Dataset excerpt:
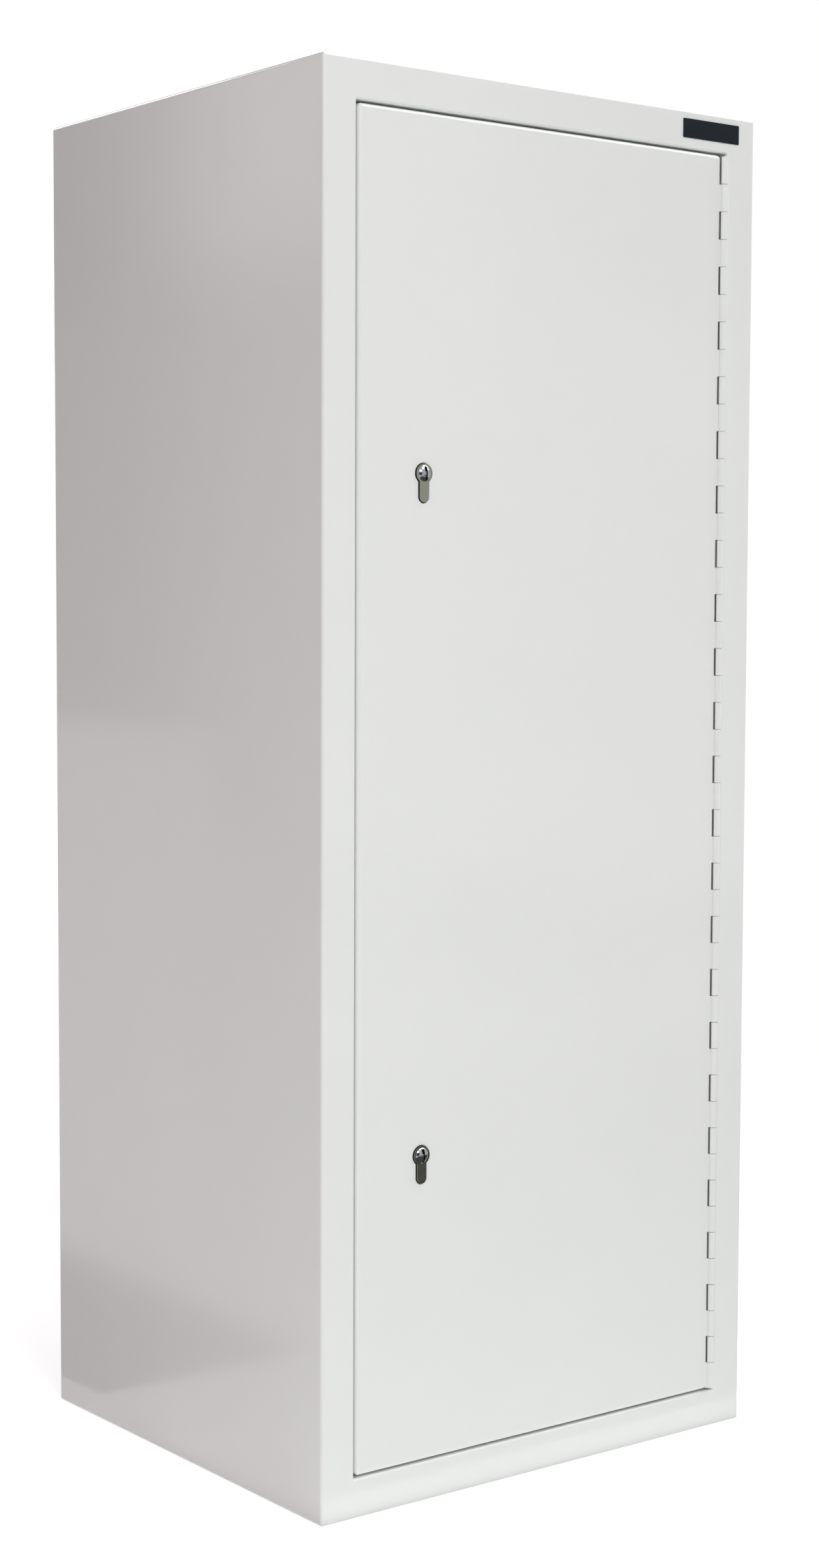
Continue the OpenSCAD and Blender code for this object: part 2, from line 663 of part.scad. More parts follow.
module lock_case(z) color(zinc) at_lock(z) {
    left = -backset + forend_t;
    difference() {
        block([left, case_front, -case_down], [case_rear, case_back - case_wall, case_up]);
        block([left - cut, case_front + case_wall, -case_down + case_wall],
              [case_rear - case_wall, case_back, case_up - case_wall]);
        plate_y(case_front - cut, case_front + case_wall + cut) cylinder_outline(cylinder_clearance);
        screw_holes(case_front - cut, case_front + case_wall + cut);
    }
    translate([stud_x, 0, bolt_rise + bolt_h / 2])
        rod_y(stud_d / 2, case_front + case_wall / 2, case_back - case_wall);
}

module case_cover(z) color(zinc) at_lock(z) difference() {
    block([-backset + forend_t, case_back - case_wall, -case_down], [case_rear, case_back, case_up]);
    plate_y(case_back - case_wall - cut, case_back + cut) cylinder_outline(cylinder_clearance);
    screw_holes(case_back - case_wall - cut, case_back + cut);
}

module case_screws(z) color(zinc) at_lock(z) at_case_screws() screw_y(case_screw_d, liner_front, case_back);

module half_cylinder(z) color(plated) at_lock(z) difference() {
    plate_y(-face_proud, cylinder_back) cylinder_outline(0);
    rod_y(plug_d / 2 + running_clearance, -face_proud - cut, cam_gap_front + cut);
    rod_y(cam_reach + cam_clearance, cam_gap_front, cam_gap_front + cam_gap_w);
    translate([-foot_w, lock_mid, -foot_drop]) rotate([0, 90, 0])
        cylinder(d = fixing_screw_d + 2 * running_clearance, h = 2 * foot_w);
}

module fixing_screw(z) color(zinc) at_lock(z) translate([-backset, lock_mid, -foot_drop]) rotate([0, 90, 0]) {
    cylinder(d = fixing_screw_d, h = backset + foot_w / 2);
    cylinder(r = fixing_screw_d * head_r_ratio, h = forend_t / 2);
}

module plug(z) color(polished) at_lock(z) {
    difference() {
        union() {
            rod_y(plug_d / 2, -face_proud, cam_gap_front);
            intersection() {
                rod_y(plug_d / 2, -face_proud - plug_dome_h - cut, -face_proud);
                translate([0, plug_dome_r - face_proud - plug_dome_h, 0]) sphere(plug_dome_r);
            }
        }
        plate_y(-face_proud - plug_dome_h - cut, keyway_depth - face_proud) {
            rect([keyway_offset - keyway_w / 2, -keyway_h / 2], [keyway_offset + keyway_w / 2, keyway_h / 2]);
            rect([-keyway_top_w / 2, keyway_h / 2 - keyway_top_h], [keyway_top_w / 2, keyway_h / 2]);
        }
    }
    plate_y(cam_gap_front - cut, lock_mid + cam_w / 2) square(tail_side, center = true);
}

module cam(z) color(zinc) at_lock(z) plate_y(lock_mid - cam_w / 2, lock_mid + cam_w / 2) difference() {
    union() {
        circle(cam_hub_r);
        intersection() {
            circle(cam_reach);
            rect([-cam_nose_w / 2, -cam_reach - cut], [cam_nose_w / 2, 0]);
        }
    }
    square(tail_side, center = true);
}

module deadbolt(z) color(plated) at_lock(z) difference() {
    block([bolt_tip, bolt_front, bolt_rise], [bolt_tip + bolt_len, bolt_front + bolt_t, bolt_rise + bolt_h]);
    translate([stud_x, 0, bolt_rise + bolt_h / 2]) plate_y(bolt_front - cut, bolt_front + bolt_t + cut) {
        for (x = [0, bolt_throw]) translate([x, 0]) circle(stud_d / 2 + bolt_clearance);
        rect([0, -stud_d / 2 - bolt_clearance], [bolt_throw, stud_d / 2 + bolt_clearance]);
    }
}

module shelf(number) color(inner_paint) from_front()
    translate([0, shelf_front + shelf_d / 2, ledge_z(number) + shelf_edge_h]) {
        rotate([-90, 0, 0]) tray(shelf_w, shelf_d, shelf_edge_h, shelf_t, shelf_bend_r);
        for (side = [0, 1]) mirror([0, side, 0])
            block([-shelf_w / 2 + shelf_t, -shelf_d / 2 + shelf_t / 2, -shelf_edge_h],
                  [shelf_w / 2 - shelf_t, -shelf_d / 2 + shelf_return_w, -shelf_edge_h + shelf_t]);
    }

module lower_shelf() shelf(lower_shelf_slot);
module middle_shelf() shelf(middle_shelf_slot);
module upper_shelf() shelf(upper_shelf_slot);

left_side_panel();
right_side_panel();
top_panel();
bottom_panel();
back_panel();
upper_anchor_plate();
lower_anchor_plate();
upper_strike_plate();
lower_strike_plate();
door_buffers();
name_plate();
hinge_frame_leaf();
hinge_pin();
rail_left_front();
rail_left_rear();
rail_right_front();
rail_right_rear();
shelf_clips();
lower_shelf();
middle_shelf();
upper_shelf();
door_skin();
door_liner();
stiffener_lock_side();
stiffener_hinge_side();
hinge_door_leaf();
security_bar();
lock_cover();
lock_cover_screws();
backing_plate(lock_z[1]);  // upper_backing_plate
forend(lock_z[1]);  // upper_forend
lock_case(lock_z[1]);  // upper_lock_case
case_cover(lock_z[1]);  // upper_case_cover
case_screws(lock_z[1]);  // upper_case_screws
half_cylinder(lock_z[1]);  // upper_cylinder
fixing_screw(lock_z[1]);  // upper_fixing_screw
plug(lock_z[1]);  // upper_plug
cam(lock_z[1]);  // upper_cam
deadbolt(lock_z[1]);  // upper_deadbolt
backing_plate(lock_z[0]);  // lower_backing_plate
forend(lock_z[0]);  // lower_forend
lock_case(lock_z[0]);  // lower_lock_case
case_cover(lock_z[0]);  // lower_case_cover
case_screws(lock_z[0]);  // lower_case_screws
half_cylinder(lock_z[0]);  // lower_cylinder
fixing_screw(lock_z[0]);  // lower_fixing_screw
plug(lock_z[0]);  // lower_plug
cam(lock_z[0]);  // lower_cam
deadbolt(lock_z[0]);  // lower_deadbolt
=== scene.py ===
# Lockable steel medicine cabinet: camera, studio, finishes, and the small shapes of its locks and fittings
import math
import bmesh
import bpy
from mathutils import Matrix, Vector


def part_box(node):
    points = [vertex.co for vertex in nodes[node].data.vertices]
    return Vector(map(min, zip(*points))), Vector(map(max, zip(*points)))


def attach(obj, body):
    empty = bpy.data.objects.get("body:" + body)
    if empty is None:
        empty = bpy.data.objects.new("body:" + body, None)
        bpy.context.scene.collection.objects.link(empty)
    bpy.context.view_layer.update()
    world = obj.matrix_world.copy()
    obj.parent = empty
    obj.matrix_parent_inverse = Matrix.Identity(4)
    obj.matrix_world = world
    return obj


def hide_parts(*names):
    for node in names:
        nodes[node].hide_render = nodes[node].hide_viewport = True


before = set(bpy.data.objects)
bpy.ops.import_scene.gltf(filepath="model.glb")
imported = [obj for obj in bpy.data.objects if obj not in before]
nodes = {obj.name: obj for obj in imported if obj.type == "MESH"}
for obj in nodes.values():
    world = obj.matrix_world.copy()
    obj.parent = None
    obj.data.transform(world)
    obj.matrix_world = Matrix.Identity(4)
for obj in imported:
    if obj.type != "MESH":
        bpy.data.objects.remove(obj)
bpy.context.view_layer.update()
scene = bpy.context.scene
scene.view_settings.view_transform = "Standard"
print("frame loaded:", len(nodes), "nodes")

# camera, from a fit of the photograph's edges and hinge knuckles
cameraSet = {
    "place": (-1.51396, -1.99667, 0.79775),  # metres
    "heading": 37.4392,   # degrees from +Y towards +X
    "pitch": -4.0863,     # degrees, down is negative
    "roll": 0.2027,
    "lens": 59.3458,      # mm
    "sensor": 36,         # mm along the picture's height
    "clipEnd": 100,       # metres
}
cameraData = bpy.data.cameras.new("photoCamera")
cameraData.lens = cameraSet["lens"]
cameraData.sensor_width = cameraSet["sensor"]
cameraData.clip_end = cameraSet["clipEnd"]
camera = bpy.data.objects.new("photoCamera", cameraData)
scene.collection.objects.link(camera)
camera.matrix_world = (Matrix.Translation(cameraSet["place"])
                       @ Matrix.Rotation(math.radians(-cameraSet["heading"]), 4, "Z")
                       @ Matrix.Rotation(math.radians(90 + cameraSet["pitch"]), 4, "X")
                       @ Matrix.Rotation(math.radians(cameraSet["roll"]), 4, "Z"))
scene.camera = camera
print("camera placed")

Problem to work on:
Within the listing above, locate the line containing "left_side_panel();" and the line containing "nodes[node].hide_render = nodes[node].hide_viewport". Reproduce those two lines and all lines between them exactly, with nothing added.

Problem solution:
left_side_panel();
right_side_panel();
top_panel();
bottom_panel();
back_panel();
upper_anchor_plate();
lower_anchor_plate();
upper_strike_plate();
lower_strike_plate();
door_buffers();
name_plate();
hinge_frame_leaf();
hinge_pin();
rail_left_front();
rail_left_rear();
rail_right_front();
rail_right_rear();
shelf_clips();
lower_shelf();
middle_shelf();
upper_shelf();
door_skin();
door_liner();
stiffener_lock_side();
stiffener_hinge_side();
hinge_door_leaf();
security_bar();
lock_cover();
lock_cover_screws();
backing_plate(lock_z[1]);  // upper_backing_plate
forend(lock_z[1]);  // upper_forend
lock_case(lock_z[1]);  // upper_lock_case
case_cover(lock_z[1]);  // upper_case_cover
case_screws(lock_z[1]);  // upper_case_screws
half_cylinder(lock_z[1]);  // upper_cylinder
fixing_screw(lock_z[1]);  // upper_fixing_screw
plug(lock_z[1]);  // upper_plug
cam(lock_z[1]);  // upper_cam
deadbolt(lock_z[1]);  // upper_deadbolt
backing_plate(lock_z[0]);  // lower_backing_plate
forend(lock_z[0]);  // lower_forend
lock_case(lock_z[0]);  // lower_lock_case
case_cover(lock_z[0]);  // lower_case_cover
case_screws(lock_z[0]);  // lower_case_screws
half_cylinder(lock_z[0]);  // lower_cylinder
fixing_screw(lock_z[0]);  // lower_fixing_screw
plug(lock_z[0]);  // lower_plug
cam(lock_z[0]);  // lower_cam
deadbolt(lock_z[0]);  // lower_deadbolt
=== scene.py ===
# Lockable steel medicine cabinet: camera, studio, finishes, and the small shapes of its locks and fittings
import math
import bmesh
import bpy
from mathutils import Matrix, Vector


def part_box(node):
    points = [vertex.co for vertex in nodes[node].data.vertices]
    return Vector(map(min, zip(*points))), Vector(map(max, zip(*points)))


def attach(obj, body):
    empty = bpy.data.objects.get("body:" + body)
    if empty is None:
        empty = bpy.data.objects.new("body:" + body, None)
        bpy.context.scene.collection.objects.link(empty)
    bpy.context.view_layer.update()
    world = obj.matrix_world.copy()
    obj.parent = empty
    obj.matrix_parent_inverse = Matrix.Identity(4)
    obj.matrix_world = world
    return obj


def hide_parts(*names):
    for node in names:
        nodes[node].hide_render = nodes[node].hide_viewport = True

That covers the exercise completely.